What to work on: Locate, in the data below, the line that contains "What three.js module" and the line that contains "import * as"; reproduce exactly those two lines and every line between them, nothing more.

Data to use:
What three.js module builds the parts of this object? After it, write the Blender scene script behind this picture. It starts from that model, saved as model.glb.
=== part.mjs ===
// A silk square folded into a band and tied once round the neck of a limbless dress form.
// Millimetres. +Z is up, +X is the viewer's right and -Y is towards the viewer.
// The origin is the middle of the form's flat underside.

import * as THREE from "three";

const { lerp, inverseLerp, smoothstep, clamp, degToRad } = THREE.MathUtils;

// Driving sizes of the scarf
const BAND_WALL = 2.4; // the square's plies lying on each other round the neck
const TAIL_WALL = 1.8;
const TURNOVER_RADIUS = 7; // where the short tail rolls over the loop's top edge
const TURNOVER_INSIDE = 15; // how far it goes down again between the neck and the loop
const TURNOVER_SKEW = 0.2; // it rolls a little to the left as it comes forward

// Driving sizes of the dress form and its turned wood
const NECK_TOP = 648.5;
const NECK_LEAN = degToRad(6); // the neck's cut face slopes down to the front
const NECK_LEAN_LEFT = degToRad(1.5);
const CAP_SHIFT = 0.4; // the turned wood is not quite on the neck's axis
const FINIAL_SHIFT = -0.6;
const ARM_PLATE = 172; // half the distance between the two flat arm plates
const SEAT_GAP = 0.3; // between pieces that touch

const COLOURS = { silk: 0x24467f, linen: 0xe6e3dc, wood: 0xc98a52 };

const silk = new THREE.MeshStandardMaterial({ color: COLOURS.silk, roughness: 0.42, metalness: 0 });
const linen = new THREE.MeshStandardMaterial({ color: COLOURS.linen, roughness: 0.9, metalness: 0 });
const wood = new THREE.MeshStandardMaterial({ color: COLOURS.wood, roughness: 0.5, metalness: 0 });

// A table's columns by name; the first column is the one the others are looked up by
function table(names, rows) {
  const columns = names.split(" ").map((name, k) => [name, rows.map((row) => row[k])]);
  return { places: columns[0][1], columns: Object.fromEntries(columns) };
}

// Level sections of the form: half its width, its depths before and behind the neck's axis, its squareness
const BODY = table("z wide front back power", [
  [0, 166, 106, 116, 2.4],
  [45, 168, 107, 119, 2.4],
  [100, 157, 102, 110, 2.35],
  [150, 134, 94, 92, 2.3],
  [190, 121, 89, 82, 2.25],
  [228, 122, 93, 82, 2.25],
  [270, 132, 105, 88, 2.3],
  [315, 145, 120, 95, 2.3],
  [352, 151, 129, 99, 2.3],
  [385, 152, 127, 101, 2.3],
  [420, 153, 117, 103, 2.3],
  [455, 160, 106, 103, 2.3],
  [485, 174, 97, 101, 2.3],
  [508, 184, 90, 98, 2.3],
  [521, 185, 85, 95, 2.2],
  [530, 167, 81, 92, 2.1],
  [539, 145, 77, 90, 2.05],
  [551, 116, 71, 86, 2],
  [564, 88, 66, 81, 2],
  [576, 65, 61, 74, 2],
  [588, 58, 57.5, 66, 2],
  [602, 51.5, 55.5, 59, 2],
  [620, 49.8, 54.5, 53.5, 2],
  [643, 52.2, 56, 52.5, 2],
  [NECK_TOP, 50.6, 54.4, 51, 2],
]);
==
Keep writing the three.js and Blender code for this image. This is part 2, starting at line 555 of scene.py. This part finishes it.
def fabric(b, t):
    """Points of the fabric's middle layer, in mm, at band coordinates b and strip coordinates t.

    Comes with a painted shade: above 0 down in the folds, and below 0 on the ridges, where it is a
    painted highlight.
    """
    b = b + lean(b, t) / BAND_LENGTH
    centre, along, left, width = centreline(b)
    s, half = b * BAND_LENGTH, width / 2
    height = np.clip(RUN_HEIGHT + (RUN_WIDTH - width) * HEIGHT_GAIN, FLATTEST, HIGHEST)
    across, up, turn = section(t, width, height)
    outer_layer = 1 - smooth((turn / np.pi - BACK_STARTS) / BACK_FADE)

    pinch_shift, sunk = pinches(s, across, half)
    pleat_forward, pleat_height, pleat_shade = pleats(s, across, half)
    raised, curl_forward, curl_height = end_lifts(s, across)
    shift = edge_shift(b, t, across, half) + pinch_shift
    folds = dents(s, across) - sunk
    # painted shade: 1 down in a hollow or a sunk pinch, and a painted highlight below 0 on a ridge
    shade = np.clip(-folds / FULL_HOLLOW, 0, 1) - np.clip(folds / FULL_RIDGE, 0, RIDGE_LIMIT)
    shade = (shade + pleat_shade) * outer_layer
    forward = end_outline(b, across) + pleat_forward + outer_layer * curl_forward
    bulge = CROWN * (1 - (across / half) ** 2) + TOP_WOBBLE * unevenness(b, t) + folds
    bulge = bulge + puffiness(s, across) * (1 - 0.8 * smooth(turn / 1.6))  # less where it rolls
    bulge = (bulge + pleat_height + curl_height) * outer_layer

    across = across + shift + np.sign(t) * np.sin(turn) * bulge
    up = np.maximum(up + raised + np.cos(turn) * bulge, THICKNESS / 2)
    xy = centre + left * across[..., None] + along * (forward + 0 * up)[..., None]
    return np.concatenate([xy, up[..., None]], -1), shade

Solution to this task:
What three.js module builds the parts of this object? After it, write the Blender scene script behind this picture. It starts from that model, saved as model.glb.
=== part.mjs ===
// A silk square folded into a band and tied once round the neck of a limbless dress form.
// Millimetres. +Z is up, +X is the viewer's right and -Y is towards the viewer.
// The origin is the middle of the form's flat underside.

import * as THREE from "three";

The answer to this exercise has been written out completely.